Common mistakes homeowners make
The biggest mistake is waiting too long because the situation feels embarrassing or overwhelming. Overdue taxes are more common than people think, especially after illness, job loss, divorce, death in the family, or an inherited property that became too much to manage.
Another mistake is assuming you must fix everything before talking to a buyer. You usually do not. You can start the conversation while the taxes are still unpaid, and in many cases that is the smartest time to act.
A third mistake is focusing only on sale price and ignoring carrying costs. If a higher offer takes three months longer, includes repair demands, and risks financing delays, it may leave you worse off than a slightly lower cash offer that closes quickly and stops the tax problem now.

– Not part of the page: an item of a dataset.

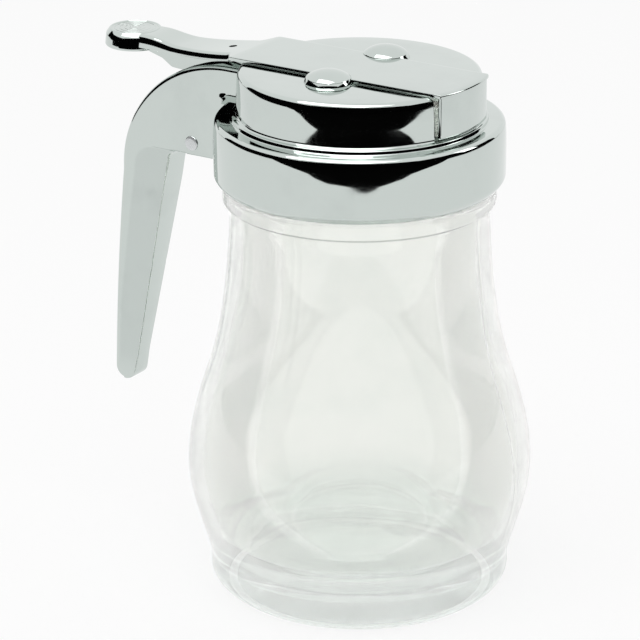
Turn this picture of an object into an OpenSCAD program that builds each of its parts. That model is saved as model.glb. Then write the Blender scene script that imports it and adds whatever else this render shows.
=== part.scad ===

What to do next if you’re behind
Start by finding out exactly how much is owed in property taxes, including penalties and interest. Then look at the full picture of the property – mortgage payoff, condition, liens, and how quickly you need to close.
If time is short, do not wait for the perfect plan. Get real numbers from a buyer who understands distressed property sales. Ask how the overdue taxes would be handled at closing, what your net proceeds may look like, and how soon the sale could happen.
You do have options, even if the notices on your counter make it feel otherwise. The right sale can stop the bleeding, clear the tax debt, and let you move forward without repairs, listings, or months of uncertainty. When a house has become a source of stress instead of security, relief often starts with one clear decision made sooner rather than later.